League of Legends r.

LCS-y z pierwszej osoby?

Większość osób interesujących się profesjonalną sceną League of Legends ogląda mecze na transmisjach w ich ojczystym języku. Jednak Riot przedstawił ostatnio inną, ciekawą możliwość, która może zachęcić ludzi do oglądania na ich oficjalnym kanale. Co powiecie na POV LCS?

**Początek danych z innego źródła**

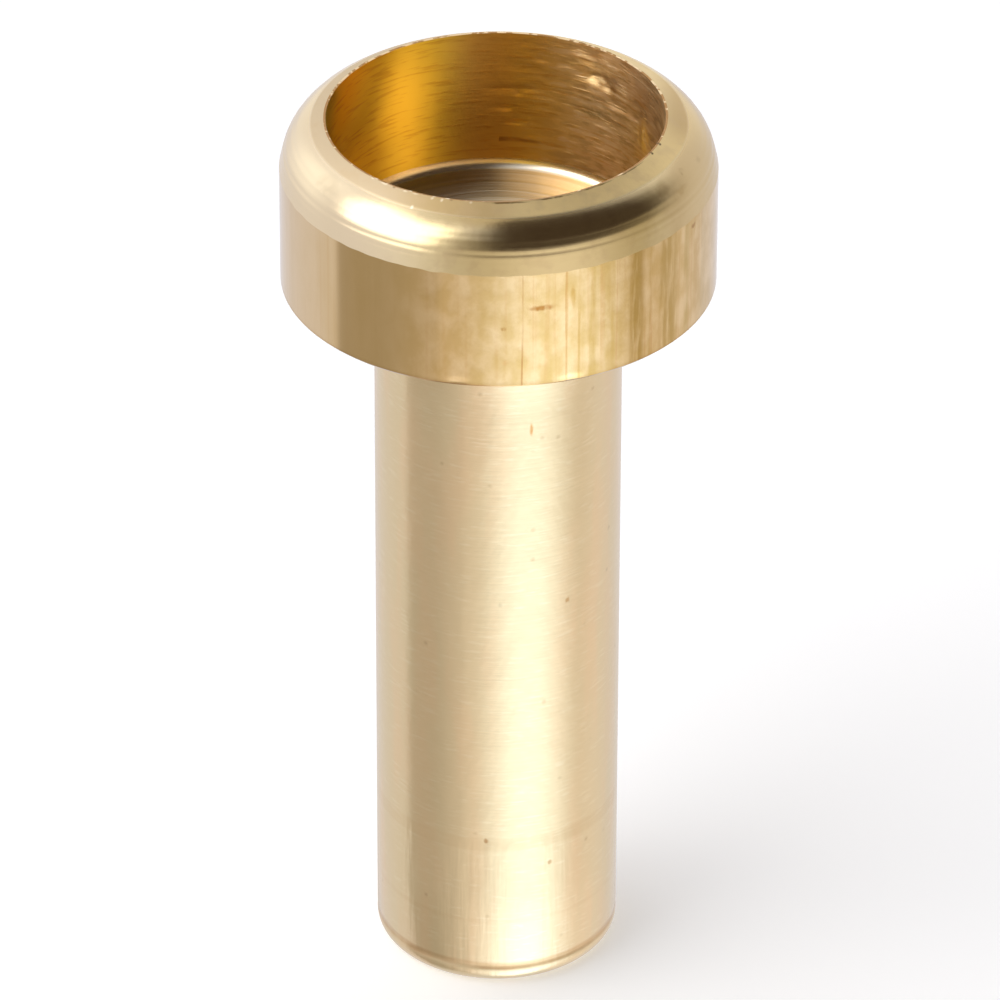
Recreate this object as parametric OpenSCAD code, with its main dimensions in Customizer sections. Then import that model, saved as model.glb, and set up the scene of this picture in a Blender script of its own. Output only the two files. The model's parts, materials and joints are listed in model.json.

Dużo osób o tym nie wie, ale Riot Games ma swój drugi oficjalny kanał na Twitch.tv ( link do niego tutaj: klik!). Jest on zazwyczaj rzadko używany, przeważnie gdy mecze się przeciągają, a np. zaczynają się następne w innym rejonie. Jednakże 31 marca 2018 był uruchomiony z innego powodu. Mieliśmy okazję zobaczyć pierwszy testowy stream POV na profesjonalnej scenie League of Legends. Jak to wygląda? Macie tutaj fragment:

Jak widzicie, mogliśmy oglądać Fnatic kontra Vitality z perspektywy AD Carry FNC – Rekklesa. Wyglądało to prawie jak normalny, “prywatny” stream Szweda. Niestety bez jego głosu i rozmów zawodników Fnatic, ale wciąż mogliśmy chociażby zobaczyć chat zawodników. Takie streamy to możliwość zobaczenia profesjonalnej gry “od kuchni”. Mogą one być świetne do nauki. W tym przypadku oglądaliśmy jednego z najlepszych ADC w Europie, możemy przyjrzeć się jego pozycjonowaniu w teamfightach czy też w jaki sposób prowadzi trade’y. Obserwowanie prosa grającego o największe nagrody to jedna z najlepszych form nauki, ponieważ wiemy, że gra na pełnym skupieniu i stara się wycisnąć z siebie maksimum. W przeciwieństwie np. do normalnych transmisji, gdzie streamerzy są często rozproszeni, chociażby czatem czy donate’ami/subami lub grają czymś dla funu, bo ktoś im za to dał dotację.

Osobiście uważam, że może to być jedna z ciekawszych możliwości oglądania, jakie Riot Games może zaoferować. Mogliby na przykład, przed danym meczem stworzyć głosowanie na Twitterze, Facebooku lub na samej transmisji i widzowie wybraliby kogo chcą oglądać na POV streamie. Wydaje mi się, że to najlepszy sposób. W tym przypadku prawdopodobnie wzięli Rekklesa do testów, ponieważ jest jedną z najbardziej rozpoznawalnych prosów grających w Europie, a tym szczególnie w tym meczu. Ale w końcu zdarzy się gra, gdzie obie drużyny będą naszpikowane gwiazdami i wybór osoby na POV może być trudniejszy.

 

Link do powtórki transmisji POV macie tutaj: klik!

A Wy co o tym sądzicie? Oglądalibyście grę G2 z widoku Jankosa, by zobaczyć z jego perspektywy jak missuje Smite’a? Oczywiście żartuję, ale nadal zapraszam Was do dyskusji na ten temat.